## Data lines:

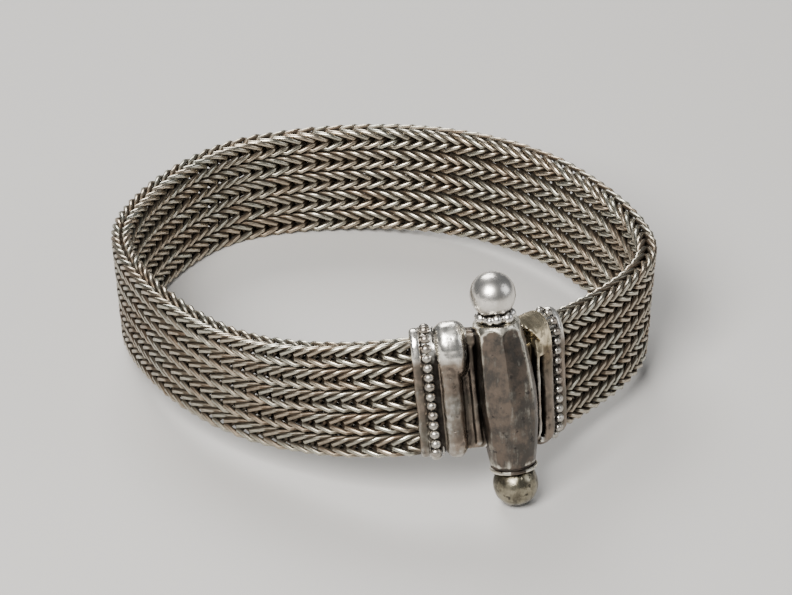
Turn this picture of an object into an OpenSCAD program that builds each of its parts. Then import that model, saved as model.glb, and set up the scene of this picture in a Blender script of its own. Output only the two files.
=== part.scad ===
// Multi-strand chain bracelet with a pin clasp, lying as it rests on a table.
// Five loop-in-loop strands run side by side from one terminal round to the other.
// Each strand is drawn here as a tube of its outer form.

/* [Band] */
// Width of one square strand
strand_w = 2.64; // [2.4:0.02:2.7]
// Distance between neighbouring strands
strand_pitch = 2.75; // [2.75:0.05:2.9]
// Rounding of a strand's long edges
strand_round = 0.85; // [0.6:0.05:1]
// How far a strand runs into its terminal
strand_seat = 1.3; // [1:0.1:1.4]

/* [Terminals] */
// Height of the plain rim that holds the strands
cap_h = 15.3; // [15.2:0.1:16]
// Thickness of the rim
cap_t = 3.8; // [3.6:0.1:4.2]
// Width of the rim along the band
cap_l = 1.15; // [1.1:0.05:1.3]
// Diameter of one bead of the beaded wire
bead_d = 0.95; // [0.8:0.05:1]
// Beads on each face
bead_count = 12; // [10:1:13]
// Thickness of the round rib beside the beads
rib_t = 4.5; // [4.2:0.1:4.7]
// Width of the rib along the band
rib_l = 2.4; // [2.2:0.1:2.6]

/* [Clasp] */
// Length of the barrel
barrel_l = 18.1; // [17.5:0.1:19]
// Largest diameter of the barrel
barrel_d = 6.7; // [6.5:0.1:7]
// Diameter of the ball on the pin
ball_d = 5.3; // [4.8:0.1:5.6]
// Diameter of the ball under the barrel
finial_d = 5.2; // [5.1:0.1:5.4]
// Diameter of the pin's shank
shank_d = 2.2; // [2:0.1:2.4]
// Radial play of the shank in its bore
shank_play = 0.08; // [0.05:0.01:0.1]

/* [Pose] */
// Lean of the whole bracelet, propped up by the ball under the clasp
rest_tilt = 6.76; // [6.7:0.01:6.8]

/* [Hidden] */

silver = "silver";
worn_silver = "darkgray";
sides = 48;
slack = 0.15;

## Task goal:
Indicate how many lines of the material include the word "that"; the number alone is required.

## Task output:
2